On Jan 22, 9:21 am, sie...@[EMAIL PROTECTED]
wrote:
> Would a small solid object (such as a bullet
> or a billiard ball) moving at 99.999% of c tend to simply punch
> through other solid objects (such as a human or a brick wall) because
> there is no time for chemical bonds to spread the impact energy? Or
> would it liberate a significant amount of its KE on impact? Would
> impact result in forcing some nuclei so close together that fission
> and/or fusion reactions are likely? Would this be the ultimate needle
> gun, or the ultimate "explodes on contact" effect? What if the object
> struck is more sizable, such as an asteroid or planet.
The energies per particle are well above the energies of the chemical
bonds holding the object together (and those holding the "target"
object together). As soon as "contact" occurs between the two
objects, the electrostatic electron-electron and electron-nuclei
forces will jostle the electrons enough that they are excited out of
chemical bonding states and into high energy so-called conduction
states, turning the impactor into a very hot plasma, and as well as
whatever part of the target the impactor is traveling through. The
particles in the impactor still have so much momentum and energy that
they continue to punch through the target, even though they are now a
spray of penetrating ionizing radiation rather than a solid object.
They will be slowed down somewhat as the highly charged particles
continue to lose energy by exciting electrons in the target, but this
effect will be minor for the nuclei at the speeds you mention.
Instead, the dominant method of stopping the nuclei of the impactor
will be direct collisions with nuclei of the target. This will result
in a spray of radiation from the debris and nuclear fragments, which
continue to heat up the target by producing electronic excitations
while also occasionally slamming into another nucleus, causing further
fragmentation. This cascade of radiation producing collisions
continues until the speed of the nuclear fragments slows down enough
that electronic losses are the dominant energy loss mechanism, at
which point the nuclear fragments dump the rest of their energy into
the electrons and come to a stop. Meanwhile, the gamma rays and muons
produced by these collisions will penetrate deeply and, depending on
the target's thickness, may largely exit the target altogether, and
the neutrinos produced will escape the target altogether.
At high energies like you specified, a nucleus or nuclear fragment
(including pions and kaons) will travel roughly a meter before
slamming into another target nucleus. As a result, you will get a
narrow cone of radiation extending several meters to several tens of
meters into the target.
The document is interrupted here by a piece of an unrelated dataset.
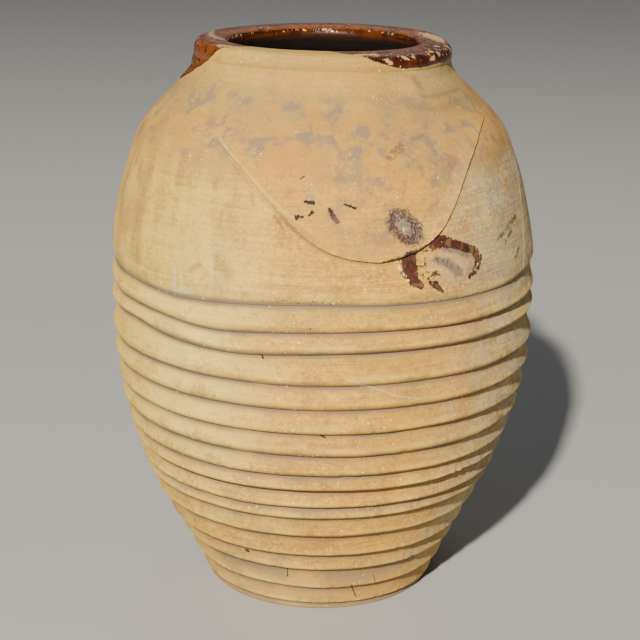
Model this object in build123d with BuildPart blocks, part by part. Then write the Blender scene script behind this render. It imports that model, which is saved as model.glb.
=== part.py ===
from build123d import *

import os
from math import cos, pi, radians, sin, sqrt

# A ribbed storage jar of lapped clay rings, standing on its foot.
# Lengths are in millimetres. The origin is the middle of the foot and +Z is up.
# Azimuth 0 is the front of the jar, at -Y, and azimuth grows towards +X.

# Heights of the stacked parts of the jar
foot_band_height = 12.0
ribbed_wall_height = 470.0
shoulder_rise = 218.0
neck_rise = 63.0
lip_height = 21.0

# Radii of the outside and of the mouth
foot_radius = 163.5
belly_radius = 301.0
belly_height = 410.0
mouth_radius = 129.0
lip_width = 48.0
neck_flare = 11.0

# Clay and glaze
wall_thickness = 26.0
floor_thickness = 30.0
glaze_thickness = 1.0

# Each ring hangs a ledge over the ring below and is lapped over its tongue
ledge_overhang = 7.0
ledge_rise = 6.0
ledge_droop = 1.0
ledge_droop_share = 0.6
band_hollow = 1.0
lap_rise = 14.0
foot_chamfer = 3.0

# Heights of the seams as shares of the ribbed wall, from the first to the last but one
seam_shares = [0.064, 0.136, 0.196, 0.274, 0.345, 0.387, 0.445, 0.498, 0.564, 0.636, 0.709, 0.781, 0.872, 0.930]

# The shoulder is three rings, and rounds over as a mix of a gentle and a steep curve
shoulder_course_count = 3
shoulder_gentle_share = 0.37

# The hollow of the neck under the rim
neck_hollow_rise = 25.0
hollow_inward_share = 0.68
hollow_upward_share = 0.42
throat_height = 11.0

# The rim ring
lip_undercut = 2.0
lip_lap_rise = 5.0
lip_outer_corner = 8.0
lip_inner_corner = 6.0

# The garlands: where each hangs, how wide it swings, and its line as shares of swing and drop
swag_azimuth = 14.5
swag_swing = 52.0
swag_width = 11.0
swag_height = 4.0
swag_bottom_share = 0.27
swag_top_share = 0.955
swag_line_shares = [
    (-1.0, 0.98),
    (-0.75, 0.75),
    (-0.5, 0.41),
    (-0.25, 0.09),
    (0.0, 0.0),
    (0.25, 0.11),
    (0.5, 0.55),
    (0.75, 0.885),
    (1.0, 1.0),
]

# Heights and radii that follow from the sizes above
ribbed_top = foot_band_height + ribbed_wall_height
shoulder_top = ribbed_top + shoulder_rise
lip_bottom = shoulder_top + neck_rise
clay_top = lip_bottom + lip_height
jar_height = clay_top + glaze_thickness
neck_height = lip_bottom - neck_hollow_rise
throat_bottom = lip_bottom - throat_height
throat_radius = mouth_radius + glaze_thickness
lip_radius = mouth_radius + lip_width
neck_radius = lip_radius + neck_flare

seam_heights = [foot_band_height]
for share in seam_shares:
    seam_heights.append(foot_band_height + share * ribbed_wall_height)
seam_heights.append(ribbed_top)
wall_course_count = len(seam_heights) - 1

shoulder_heights = []
for number in range(shoulder_course_count + 1):
    shoulder_heights.append(ribbed_top + shoulder_rise * number / shoulder_course_count)


def body_radius(height):
    """Radius of the smooth outside: a quarter wave up to the belly, then the shoulder rounding in."""
    if height <= belly_height:
        return foot_radius + (belly_radius - foot_radius) * sin(pi / 2 * height / belly_height)
    way = (height - belly_height) / (neck_height - belly_height)
    fall = shoulder_gentle_share * way**2 + (1 - shoulder_gentle_share) * way**4
    return belly_radius - (belly_radius - neck_radius) * fall


def body_slope(height):
    """How fast the outside radius grows with height."""
    if height <= belly_height:
        return (belly_radius - foot_radius) * cos(pi / 2 * height / belly_height) * pi / 2 / belly_height
    span = neck_height - belly_height
    way = (height - belly_height) / span
    steepness = 2 * shoulder_gentle_share * way + 4 * (1 - shoulder_gentle_share) * way**3
    return -(belly_radius - neck_radius) * steepness / span


def inner_point(height):
    """Point on the inside of the clay at a height, one wall thickness square in from the outside."""
    return (body_radius(height) - wall_thickness * sqrt(1 + body_slope(height) ** 2), height)


def ledge_seat(height):
    """Outer end of a ribbed seam, in the groove under the ledge."""
    return (body_radius(height) - ledge_overhang, height)


def flush_seat(height):
    """Outer end of a smooth seam, flush with the outside."""
    return (body_radius(height), height)


def ledge_tip(height):
    """Fullest point of the ledge that hangs over the seam at a height."""
    return (body_radius(height + ledge_rise), height + ledge_rise)


def draw_ledge(seam):
    """The drooping underside of a ledge, from the groove out to its fullest point."""
    seat = ledge_seat(seam)
    tip = ledge_tip(seam)
    middle = (seat[0] + ledge_droop_share * (tip[0] - seat[0]), seam - ledge_droop)
    ThreePointArc(seat, middle, tip)


def draw_lap(lower_seam, upper_seam, lower_seat, upper_seat):
    """The two lap joints and the inside face that lies between them."""
    upper_inside = inner_point(upper_seam + lap_rise)
    lower_inside = inner_point(lower_seam + lap_rise)
    Line(upper_seat, upper_inside)
    Line(upper_inside, lower_inside)
    Line(lower_inside, lower_seat)


def shoulder_arc(number, proud):
    """Start, middle and end of a shoulder ring's outside, moved out by the given amount."""
    start = ledge_tip(ribbed_top) if number == 0 else flush_seat(shoulder_heights[number])
    end = flush_seat(shoulder_heights[number + 1])
    middle = flush_seat((start[1] + end[1]) / 2)
    return [(radius + proud, height) for radius, height in (start, middle, end)]


def swag_point(swing_share, drop_share):
    """Point of the garland's line, seen square on from where it hangs."""
    bottom = ribbed_top + swag_bottom_share * shoulder_rise
    top = ribbed_top + swag_top_share * shoulder_rise
    height = bottom + drop_share * (top - bottom)
    return (body_radius(height) * sin(radians(swing_share * swag_swing)), height)


def save(part, name):
    """Names a finished piece and writes its file."""
    part.label = name
    export_step(part, f"parts/{name}.step")


os.makedirs("parts", exist_ok=True)

# The base slab, with the foot band on its edge and a bevelled seat for the first ring
with BuildPart() as base_disc:
    with BuildSketch(Plane.XZ):
        with BuildLine():
            floor_edge = inner_point(floor_thickness)
            Polyline((0, floor_thickness), (0, 0), (foot_radius - foot_chamfer, 0), (foot_radius, foot_chamfer))
            Line((foot_radius, foot_chamfer), ledge_seat(foot_band_height))
            Line(ledge_seat(foot_band_height), floor_edge)
            Line(floor_edge, (0, floor_thickness))
        make_face()
    revolve(axis=Axis.Z)
save(base_disc.part, "base_disc")

# The fifteen ribbed rings of the wall
for number in range(wall_course_count):
    lower_seam = seam_heights[number]
    upper_seam = seam_heights[number + 1]
    with BuildPart() as wall_course:
        with BuildSketch(Plane.XZ):
            with BuildLine():
                draw_ledge(lower_seam)
                middle_height = (lower_seam + ledge_rise + upper_seam) / 2
                middle = (body_radius(middle_height) - band_hollow, middle_height)
                ThreePointArc(ledge_tip(lower_seam), middle, ledge_seat(upper_seam))
                if number == 0:
                    Line(ledge_seat(upper_seam), inner_point(upper_seam + lap_rise))
                    Line(inner_point(upper_seam + lap_rise), inner_point(floor_thickness))
                    Line(inner_point(floor_thickness), ledge_seat(lower_seam))
                else:
                    draw_lap(lower_seam, upper_seam, ledge_seat(lower_seam), ledge_seat(upper_seam))
            make_face()
        revolve(axis=Axis.Z)
    save(wall_course.part, f"wall_course_{number + 1:02d}")

# The smooth rings of the shoulder
for number in range(shoulder_course_count):
    lower_seam = shoulder_heights[number]
    upper_seam = shoulder_heights[number + 1]
    with BuildPart() as shoulder_course:
        with BuildSketch(Plane.XZ):
            with BuildLine():
                if number == 0:
                    draw_ledge(lower_seam)
                    lower_seat = ledge_seat(lower_seam)
                else:
                    lower_seat = flush_seat(lower_seam)
                ThreePointArc(*shoulder_arc(number, 0))
                draw_lap(lower_seam, upper_seam, lower_seat, flush_seat(upper_seam))
            make_face()
        revolve(axis=Axis.Z)
    save(shoulder_course.part, f"shoulder_course_{number + 1}")

# The neck ring, which closes in to the throat and hollows out under the rim
neck_seat = (lip_radius - lip_undercut, lip_bottom)
throat_joint = (throat_radius, lip_bottom + lip_lap_rise)
with BuildPart() as neck_course:
    with BuildSketch(Plane.XZ):
        with BuildLine():
            start = flush_seat(shoulder_top)
            hollow_start = (neck_radius, neck_height)
            hollow_middle = (
                neck_radius + hollow_inward_share * (neck_seat[0] - neck_radius),
                neck_height + hollow_upward_share * neck_hollow_rise,
            )
            throat_edge = (throat_radius, throat_bottom)
            inside = inner_point(shoulder_top + lap_rise)
            ThreePointArc(start, flush_seat((shoulder_top + neck_height) / 2), hollow_start)
            ThreePointArc(hollow_start, hollow_middle, neck_seat)
            Polyline(neck_seat, throat_joint, throat_edge, inside, start)
        make_face()
    revolve(axis=Axis.Z)
save(neck_course.part, "neck_course")

# The heavy rim ring, flat on top with rounded corners
outer_corner_centre = (lip_radius - lip_outer_corner, clay_top - lip_outer_corner)
inner_corner_centre = (throat_radius + lip_inner_corner, clay_top - lip_inner_corner)
rim_outer_top = (outer_corner_centre[0], clay_top)
rim_inner_top = (inner_corner_centre[0], clay_top)
throat_top = (throat_radius, inner_corner_centre[1])
with BuildPart() as rim_lip:
    with BuildSketch(Plane.XZ):
        with BuildLine():
            CenterArc((neck_seat[0], lip_bottom + lip_undercut), lip_undercut, -90, 90)
            Line((lip_radius, lip_bottom + lip_undercut), (lip_radius, outer_corner_centre[1]))
            CenterArc(outer_corner_centre, lip_outer_corner, 0, 90)
            Line(rim_outer_top, rim_inner_top)
            CenterArc(inner_corner_centre, lip_inner_corner, 90, 90)
            Polyline(throat_top, throat_joint, neck_seat)
        make_face()
    revolve(axis=Axis.Z)
save(rim_lip.part, "rim_lip")

# The garlands: a thin shell over the shoulder, kept only where the hanging band crosses it
for name, azimuth in (("swag_front", swag_azimuth), ("swag_back", swag_azimuth + 180)):
    turn = radians(azimuth)
    hanging_plane = Plane(origin=(0, 0, 0), x_dir=(cos(turn), sin(turn), 0), z_dir=(sin(turn), -cos(turn), 0))
    with BuildPart() as swag:
        with BuildSketch(Plane.XZ):
            with BuildLine():
                for number in range(shoulder_course_count):
                    ThreePointArc(*shoulder_arc(number, 0))
                    ThreePointArc(*shoulder_arc(number, swag_height))
                for number, end in ((0, 0), (shoulder_course_count - 1, -1)):
                    Line(shoulder_arc(number, 0)[end], shoulder_arc(number, swag_height)[end])
            make_face()
        revolve(axis=Axis.Z)
        with BuildSketch(hanging_plane):
            with BuildLine():
                Spline([swag_point(*shares) for shares in swag_line_shares])
            trace(line_width=swag_width)
        extrude(amount=belly_radius + swag_height, mode=Mode.INTERSECT)
    save(swag.part, name)

# The glaze coat, from the floor up the inside, round the rim's inner corner and over its flat top
inside_seams = [upper + lap_rise for upper in seam_heights[1:] + shoulder_heights[1:]]
clay_side = [(0, floor_thickness), inner_point(floor_thickness)]
clay_side += [inner_point(height) for height in inside_seams]
clay_side += [(throat_radius, throat_bottom), throat_top]
floor_level = floor_thickness + glaze_thickness
glaze_side = [(0, floor_level), (inner_point(floor_thickness)[0] - glaze_thickness, floor_level)]
glaze_side += [(radius - glaze_thickness, height) for radius, height in clay_side[2:]]
with BuildPart() as glaze_coat:
    with BuildSketch(Plane.XZ):
        with BuildLine():
            Polyline(clay_side)
            CenterArc(inner_corner_centre, lip_inner_corner, 90, 90)
            Polyline(rim_inner_top, rim_outer_top, (rim_outer_top[0], jar_height), (rim_inner_top[0], jar_height))
            CenterArc(inner_corner_centre, lip_inner_corner + glaze_thickness, 90, 90)
            Polyline(glaze_side)
            Line(glaze_side[0], clay_side[0])
        make_face()
    revolve(axis=Axis.Z)
save(glaze_coat.part, "glaze_coat")

print("jar height", jar_height, "largest radius", round(belly_radius, 1))
print("mouth bore length", inner_corner_centre[1] - throat_bottom, "inside seams", len(inside_seams))
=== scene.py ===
"""The looks of a greek pithos: a coil-built storage jar of buff clay with a glazed mouth.

Sizes are in metres. A place on the jar is given by its azimuth, in degrees from the side that faces
the camera and growing to the right, and by its height above the ground.
"""

import math

import bpy
from mathutils import Matrix, Vector


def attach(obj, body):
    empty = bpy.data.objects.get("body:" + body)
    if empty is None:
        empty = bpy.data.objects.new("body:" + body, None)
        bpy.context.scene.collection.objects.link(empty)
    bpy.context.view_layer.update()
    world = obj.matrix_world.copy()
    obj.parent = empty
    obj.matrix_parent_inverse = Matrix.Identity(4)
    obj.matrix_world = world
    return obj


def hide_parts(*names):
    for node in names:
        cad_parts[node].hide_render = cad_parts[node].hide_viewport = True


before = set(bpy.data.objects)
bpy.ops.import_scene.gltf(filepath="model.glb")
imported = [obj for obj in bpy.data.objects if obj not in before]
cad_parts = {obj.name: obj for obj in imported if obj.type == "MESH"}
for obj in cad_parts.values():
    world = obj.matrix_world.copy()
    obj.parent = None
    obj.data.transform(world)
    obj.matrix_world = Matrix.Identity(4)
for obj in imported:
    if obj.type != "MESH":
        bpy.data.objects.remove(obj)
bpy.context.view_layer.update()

# The jar's outline

FOOT_RADIUS = 0.1635
BELLY_RADIUS = 0.301
BELLY_HEIGHT = 0.410
NECK_RADIUS = 0.188
NECK_HEIGHT = 0.738
SHOULDER_GENTLE_SHARE = 0.37
LOWER_TRIMS = ((0.080, 0.050, -0.0028), (0.200, 0.070, 0.0012))
SHOULDER_TRIMS = (
    (0.570, 0.040, -0.0013),
    (0.668, 0.022, 0.0040),
    (0.712, 0.012, -0.0020),
)
WALL_THICKNESS = 0.026
FLOOR_HEIGHT = 0.030
COAT = 0.001

# Where the flat floor and the underside have a point between the axis and the edge

HALFWAY_RADIUS = 0.08

# The foot's lowest corner: how far in from its radius, and height

FOOT_CORNER = ((0.0005, 0.0015), (0.002, 0.0))

# Seams of the wall: height, overhang of the ledge at its deepest, height of its rounded nose

SEAMS = (
    (0.0120, 0.0030, 0.0030),
    (0.0421, 0.0050, 0.0035),
    (0.0759, 0.0060, 0.0040),
    (0.1041, 0.0062, 0.0040),
    (0.1408, 0.0066, 0.0045),
    (0.1742, 0.0062, 0.0040),
    (0.1939, 0.0060, 0.0040),
    (0.2212, 0.0086, 0.0040),
    (0.2461, 0.0064, 0.0055),
    (0.2771, 0.0064, 0.0110),
    (0.3109, 0.0064, 0.0050),
    (0.3452, 0.0064, 0.0060),
    (0.3791, 0.0064, 0.0070),
    (0.4218, 0.0078, 0.0110),
    (0.4491, 0.0070, 0.0065),
    (0.4820, 0.0046, 0.0100),
)
GROUND = (0.0, 0.0, 0.003)
LEDGE_DROOP = 0.0016
NOSE_SHARE = 0.90

# The two kinds of ledge: how much of its overhang it keeps, how much taller its nose is, and whether
# the nose rolls softly into the groove or ends in a sharp underside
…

The heat dumped into the target raises the
temperature in that narrow cone to well above the temperatures in the
center of a detonating nuclear explosive or the core of a sun, with
the temperature being hottest near the end of the cone. The matter in
the cone immediately begins shedding heat via the radiation of x-rays,
which heats the surrounding matter until it, too, begins to radiate.
This diffusion of heat by radiation is at first much faster than the
matter itself can move, so you get a radiative front expanding from
the cone, va****izing everything it passes through. Eventually, the
fireball thus produced cools sufficiently that the transfer of heat
via radiation is slowed, and the super-heated matter has time to
expand. The expanding fireball produces a shock wave. The net result
is somewhat similar to a nuclear blast, with a pulse of scorching heat
and blazing light from the incandescent fireball and a shock that
smashes buildings and blows people and debris about. If the entire
energy of the impactor is absorbed in the target, you will get a yield
of roughly 5,000 megatons per kilogram of impactor at the speed of
99.999% c that you mentioned. Even an impact with a thin object (say
a human) that does not fully stop the impactor will have a yield
comparable to or in excess of that of a large nuclear explosive.